→ Source material
+++

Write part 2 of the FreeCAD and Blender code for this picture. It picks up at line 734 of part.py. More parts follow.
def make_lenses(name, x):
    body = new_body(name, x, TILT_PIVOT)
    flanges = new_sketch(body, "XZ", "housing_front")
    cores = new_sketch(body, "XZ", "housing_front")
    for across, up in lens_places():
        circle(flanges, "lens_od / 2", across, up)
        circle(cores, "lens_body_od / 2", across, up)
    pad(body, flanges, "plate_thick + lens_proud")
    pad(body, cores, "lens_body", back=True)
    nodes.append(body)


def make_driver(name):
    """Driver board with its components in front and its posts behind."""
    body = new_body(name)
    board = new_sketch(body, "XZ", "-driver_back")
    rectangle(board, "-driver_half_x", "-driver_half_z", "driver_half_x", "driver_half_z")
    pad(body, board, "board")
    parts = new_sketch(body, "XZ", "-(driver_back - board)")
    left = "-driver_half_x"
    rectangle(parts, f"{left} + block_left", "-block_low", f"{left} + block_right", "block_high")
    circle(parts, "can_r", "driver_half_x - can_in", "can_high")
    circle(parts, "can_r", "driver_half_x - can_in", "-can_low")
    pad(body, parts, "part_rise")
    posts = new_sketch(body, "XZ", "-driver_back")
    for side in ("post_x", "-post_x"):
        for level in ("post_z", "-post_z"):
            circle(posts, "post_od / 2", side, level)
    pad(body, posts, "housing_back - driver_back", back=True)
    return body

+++

→ The task
Look above and repeat, character for character, the lines from the first one to the line with "nodes.append(body)", counting both.

→ Problem solution
Write part 2 of the FreeCAD and Blender code for this picture. It picks up at line 734 of part.py. More parts follow.
def make_lenses(name, x):
    body = new_body(name, x, TILT_PIVOT)
    flanges = new_sketch(body, "XZ", "housing_front")
    cores = new_sketch(body, "XZ", "housing_front")
    for across, up in lens_places():
        circle(flanges, "lens_od / 2", across, up)
        circle(cores, "lens_body_od / 2", across, up)
    pad(body, flanges, "plate_thick + lens_proud")
    pad(body, cores, "lens_body", back=True)
    nodes.append(body)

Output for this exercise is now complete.